Task details: Copy out, exactly and without additions, the lines from the one that contains "step between them" to the one that contains "obj.data.transform(world)", both ends included.
◆ ◆ ◆ ◆ ◆
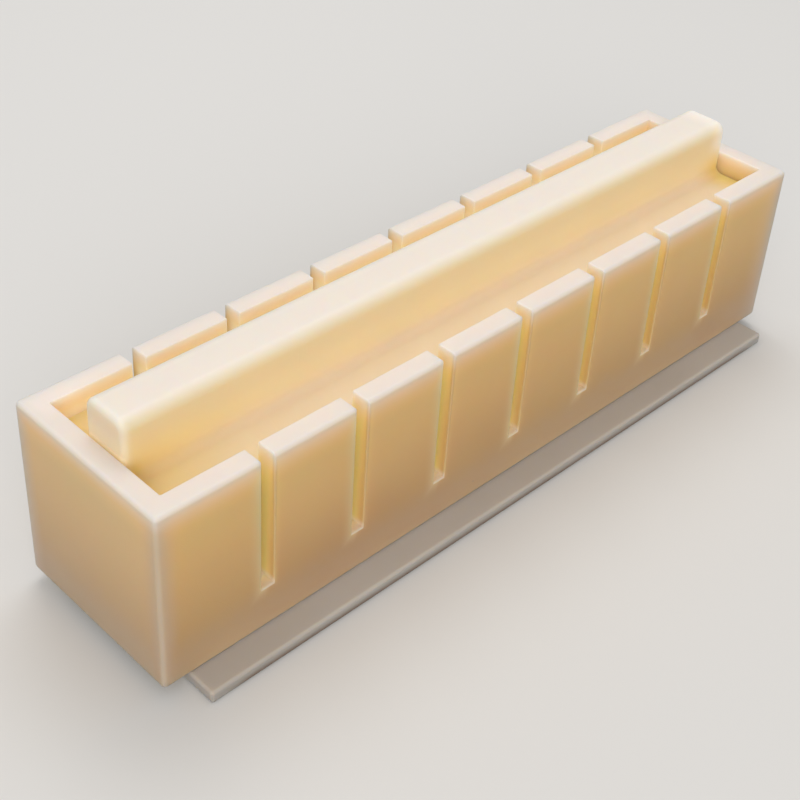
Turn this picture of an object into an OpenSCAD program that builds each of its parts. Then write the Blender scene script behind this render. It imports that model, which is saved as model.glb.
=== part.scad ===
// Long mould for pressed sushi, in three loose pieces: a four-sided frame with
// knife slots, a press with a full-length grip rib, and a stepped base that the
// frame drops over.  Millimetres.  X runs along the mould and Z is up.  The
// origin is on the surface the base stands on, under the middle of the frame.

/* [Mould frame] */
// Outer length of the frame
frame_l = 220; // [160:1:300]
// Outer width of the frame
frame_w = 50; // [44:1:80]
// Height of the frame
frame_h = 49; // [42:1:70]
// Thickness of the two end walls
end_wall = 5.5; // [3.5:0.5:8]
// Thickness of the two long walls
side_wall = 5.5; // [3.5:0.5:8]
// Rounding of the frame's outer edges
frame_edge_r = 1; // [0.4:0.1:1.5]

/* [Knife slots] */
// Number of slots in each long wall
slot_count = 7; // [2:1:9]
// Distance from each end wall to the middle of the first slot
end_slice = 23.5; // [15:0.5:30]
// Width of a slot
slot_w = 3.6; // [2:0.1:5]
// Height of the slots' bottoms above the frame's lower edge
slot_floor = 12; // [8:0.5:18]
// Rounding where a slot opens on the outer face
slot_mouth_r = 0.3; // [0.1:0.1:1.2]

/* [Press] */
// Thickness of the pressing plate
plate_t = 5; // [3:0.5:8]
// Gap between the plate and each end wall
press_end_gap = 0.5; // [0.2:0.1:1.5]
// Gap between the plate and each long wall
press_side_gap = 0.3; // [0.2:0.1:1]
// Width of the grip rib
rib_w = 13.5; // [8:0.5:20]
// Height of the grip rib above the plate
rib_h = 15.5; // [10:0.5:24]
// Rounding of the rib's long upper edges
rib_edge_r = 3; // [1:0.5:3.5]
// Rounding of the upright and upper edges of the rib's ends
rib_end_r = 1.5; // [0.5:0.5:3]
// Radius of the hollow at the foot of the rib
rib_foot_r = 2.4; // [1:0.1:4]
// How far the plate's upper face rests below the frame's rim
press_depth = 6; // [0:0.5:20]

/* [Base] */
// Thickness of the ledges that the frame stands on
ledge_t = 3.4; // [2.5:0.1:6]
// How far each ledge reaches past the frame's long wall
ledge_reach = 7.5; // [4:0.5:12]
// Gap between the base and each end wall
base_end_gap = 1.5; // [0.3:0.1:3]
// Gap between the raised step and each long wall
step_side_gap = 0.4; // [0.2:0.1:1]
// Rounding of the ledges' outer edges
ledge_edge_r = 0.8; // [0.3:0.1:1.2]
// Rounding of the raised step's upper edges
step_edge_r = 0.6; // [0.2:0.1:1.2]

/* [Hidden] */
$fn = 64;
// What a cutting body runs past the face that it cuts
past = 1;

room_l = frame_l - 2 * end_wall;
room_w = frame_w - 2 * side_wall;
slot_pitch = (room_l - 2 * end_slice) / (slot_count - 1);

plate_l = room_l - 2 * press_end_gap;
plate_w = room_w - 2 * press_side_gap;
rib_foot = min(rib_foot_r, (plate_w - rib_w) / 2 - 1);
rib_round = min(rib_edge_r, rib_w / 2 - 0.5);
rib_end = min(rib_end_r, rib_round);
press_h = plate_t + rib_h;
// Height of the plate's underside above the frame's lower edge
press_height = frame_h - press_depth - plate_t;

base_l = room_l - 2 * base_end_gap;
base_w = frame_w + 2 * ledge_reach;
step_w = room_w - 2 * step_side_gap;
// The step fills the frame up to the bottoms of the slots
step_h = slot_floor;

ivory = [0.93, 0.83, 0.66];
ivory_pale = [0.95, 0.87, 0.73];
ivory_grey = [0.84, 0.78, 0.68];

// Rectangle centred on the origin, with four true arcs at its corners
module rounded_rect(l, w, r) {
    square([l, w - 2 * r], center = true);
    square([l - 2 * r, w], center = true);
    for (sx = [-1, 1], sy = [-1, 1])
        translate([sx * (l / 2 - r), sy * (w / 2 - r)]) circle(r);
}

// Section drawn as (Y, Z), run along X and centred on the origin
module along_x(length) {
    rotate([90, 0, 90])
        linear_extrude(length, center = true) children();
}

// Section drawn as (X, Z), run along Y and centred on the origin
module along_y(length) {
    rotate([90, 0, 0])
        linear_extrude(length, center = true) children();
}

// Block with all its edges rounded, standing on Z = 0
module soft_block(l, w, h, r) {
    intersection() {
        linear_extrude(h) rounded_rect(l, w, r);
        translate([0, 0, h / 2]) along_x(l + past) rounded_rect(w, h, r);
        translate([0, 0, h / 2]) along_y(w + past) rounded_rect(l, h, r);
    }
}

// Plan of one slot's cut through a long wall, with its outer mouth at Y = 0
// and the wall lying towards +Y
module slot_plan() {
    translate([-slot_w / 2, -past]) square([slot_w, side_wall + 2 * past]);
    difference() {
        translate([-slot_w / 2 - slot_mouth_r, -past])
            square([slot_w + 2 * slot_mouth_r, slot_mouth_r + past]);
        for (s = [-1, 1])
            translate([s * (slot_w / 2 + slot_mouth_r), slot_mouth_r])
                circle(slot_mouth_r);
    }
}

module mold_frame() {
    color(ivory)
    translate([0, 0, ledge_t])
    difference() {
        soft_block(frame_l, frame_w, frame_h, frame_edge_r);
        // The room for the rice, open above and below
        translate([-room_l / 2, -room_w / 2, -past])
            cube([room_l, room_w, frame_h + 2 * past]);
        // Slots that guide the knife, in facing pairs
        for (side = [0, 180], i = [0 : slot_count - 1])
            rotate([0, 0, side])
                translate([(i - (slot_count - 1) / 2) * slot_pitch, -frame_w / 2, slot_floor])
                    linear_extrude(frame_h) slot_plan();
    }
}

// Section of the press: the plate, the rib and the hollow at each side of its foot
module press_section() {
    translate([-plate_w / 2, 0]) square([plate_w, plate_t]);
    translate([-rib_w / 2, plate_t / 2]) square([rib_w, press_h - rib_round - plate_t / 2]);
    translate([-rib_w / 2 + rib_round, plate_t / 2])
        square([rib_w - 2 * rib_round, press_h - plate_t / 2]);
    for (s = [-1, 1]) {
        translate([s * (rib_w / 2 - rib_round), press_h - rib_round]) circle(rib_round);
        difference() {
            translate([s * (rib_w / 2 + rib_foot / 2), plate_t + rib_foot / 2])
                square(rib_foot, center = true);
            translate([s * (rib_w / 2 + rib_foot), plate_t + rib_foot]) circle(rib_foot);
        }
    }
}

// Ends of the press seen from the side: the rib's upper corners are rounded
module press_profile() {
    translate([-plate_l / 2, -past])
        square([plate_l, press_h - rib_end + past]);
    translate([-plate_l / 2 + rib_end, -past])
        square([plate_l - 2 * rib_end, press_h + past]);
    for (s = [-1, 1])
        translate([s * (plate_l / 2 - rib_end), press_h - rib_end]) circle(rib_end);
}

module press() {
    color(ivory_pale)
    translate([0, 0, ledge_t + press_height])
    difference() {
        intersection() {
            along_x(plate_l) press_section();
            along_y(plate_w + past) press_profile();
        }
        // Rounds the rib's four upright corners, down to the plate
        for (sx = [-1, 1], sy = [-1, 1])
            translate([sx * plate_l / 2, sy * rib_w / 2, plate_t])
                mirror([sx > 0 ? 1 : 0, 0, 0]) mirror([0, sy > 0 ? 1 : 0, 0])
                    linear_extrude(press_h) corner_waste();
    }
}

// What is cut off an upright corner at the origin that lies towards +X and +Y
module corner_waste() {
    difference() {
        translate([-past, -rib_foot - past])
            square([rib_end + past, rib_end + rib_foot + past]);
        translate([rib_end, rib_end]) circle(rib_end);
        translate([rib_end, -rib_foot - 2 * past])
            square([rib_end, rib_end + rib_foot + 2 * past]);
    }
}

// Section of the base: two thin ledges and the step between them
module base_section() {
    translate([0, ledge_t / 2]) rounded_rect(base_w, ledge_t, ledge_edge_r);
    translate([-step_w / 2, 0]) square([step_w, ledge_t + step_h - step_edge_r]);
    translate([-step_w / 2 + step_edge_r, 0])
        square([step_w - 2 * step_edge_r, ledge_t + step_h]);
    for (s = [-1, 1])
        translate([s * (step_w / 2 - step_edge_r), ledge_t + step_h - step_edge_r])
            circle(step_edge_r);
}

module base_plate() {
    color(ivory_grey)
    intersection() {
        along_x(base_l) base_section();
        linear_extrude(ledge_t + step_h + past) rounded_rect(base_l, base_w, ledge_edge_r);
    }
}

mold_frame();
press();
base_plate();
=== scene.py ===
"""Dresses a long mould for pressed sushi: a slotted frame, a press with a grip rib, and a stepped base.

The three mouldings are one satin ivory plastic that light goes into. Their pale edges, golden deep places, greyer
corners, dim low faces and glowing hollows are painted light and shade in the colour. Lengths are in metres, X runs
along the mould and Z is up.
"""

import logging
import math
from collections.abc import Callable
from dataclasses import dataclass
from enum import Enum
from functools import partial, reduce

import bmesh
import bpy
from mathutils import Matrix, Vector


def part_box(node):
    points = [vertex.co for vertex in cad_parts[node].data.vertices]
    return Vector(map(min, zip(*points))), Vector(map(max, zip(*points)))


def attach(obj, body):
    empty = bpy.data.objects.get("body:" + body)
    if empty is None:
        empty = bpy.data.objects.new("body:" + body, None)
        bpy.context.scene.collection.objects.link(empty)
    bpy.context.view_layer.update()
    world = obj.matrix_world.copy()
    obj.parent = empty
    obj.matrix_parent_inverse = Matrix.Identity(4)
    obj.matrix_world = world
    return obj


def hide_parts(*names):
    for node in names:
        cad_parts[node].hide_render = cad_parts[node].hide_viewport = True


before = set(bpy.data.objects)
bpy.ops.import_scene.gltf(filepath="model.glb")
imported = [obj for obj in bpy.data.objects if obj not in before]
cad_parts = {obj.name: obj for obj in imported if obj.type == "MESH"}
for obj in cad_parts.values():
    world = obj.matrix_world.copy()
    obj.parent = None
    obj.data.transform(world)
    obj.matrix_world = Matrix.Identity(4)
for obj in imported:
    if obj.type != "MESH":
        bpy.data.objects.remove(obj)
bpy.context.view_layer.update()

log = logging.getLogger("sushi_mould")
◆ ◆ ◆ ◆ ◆
Task answer:
// Section of the base: two thin ledges and the step between them
module base_section() {
    translate([0, ledge_t / 2]) rounded_rect(base_w, ledge_t, ledge_edge_r);
    translate([-step_w / 2, 0]) square([step_w, ledge_t + step_h - step_edge_r]);
    translate([-step_w / 2 + step_edge_r, 0])
        square([step_w - 2 * step_edge_r, ledge_t + step_h]);
    for (s = [-1, 1])
        translate([s * (step_w / 2 - step_edge_r), ledge_t + step_h - step_edge_r])
            circle(step_edge_r);
}

module base_plate() {
    color(ivory_grey)
    intersection() {
        along_x(base_l) base_section();
        linear_extrude(ledge_t + step_h + past) rounded_rect(base_l, base_w, ledge_edge_r);
    }
}

mold_frame();
press();
base_plate();
=== scene.py ===
"""Dresses a long mould for pressed sushi: a slotted frame, a press with a grip rib, and a stepped base.

The three mouldings are one satin ivory plastic that light goes into. Their pale edges, golden deep places, greyer
corners, dim low faces and glowing hollows are painted light and shade in the colour. Lengths are in metres, X runs
along the mould and Z is up.
"""

import logging
import math
from collections.abc import Callable
from dataclasses import dataclass
from enum import Enum
from functools import partial, reduce

import bmesh
import bpy
from mathutils import Matrix, Vector


def part_box(node):
    points = [vertex.co for vertex in cad_parts[node].data.vertices]
    return Vector(map(min, zip(*points))), Vector(map(max, zip(*points)))


def attach(obj, body):
    empty = bpy.data.objects.get("body:" + body)
    if empty is None:
        empty = bpy.data.objects.new("body:" + body, None)
        bpy.context.scene.collection.objects.link(empty)
    bpy.context.view_layer.update()
    world = obj.matrix_world.copy()
    obj.parent = empty
    obj.matrix_parent_inverse = Matrix.Identity(4)
    obj.matrix_world = world
    return obj


def hide_parts(*names):
    for node in names:
        cad_parts[node].hide_render = cad_parts[node].hide_viewport = True


before = set(bpy.data.objects)
bpy.ops.import_scene.gltf(filepath="model.glb")
imported = [obj for obj in bpy.data.objects if obj not in before]
cad_parts = {obj.name: obj for obj in imported if obj.type == "MESH"}
for obj in cad_parts.values():
    world = obj.matrix_world.copy()
    obj.parent = None
    obj.data.transform(world)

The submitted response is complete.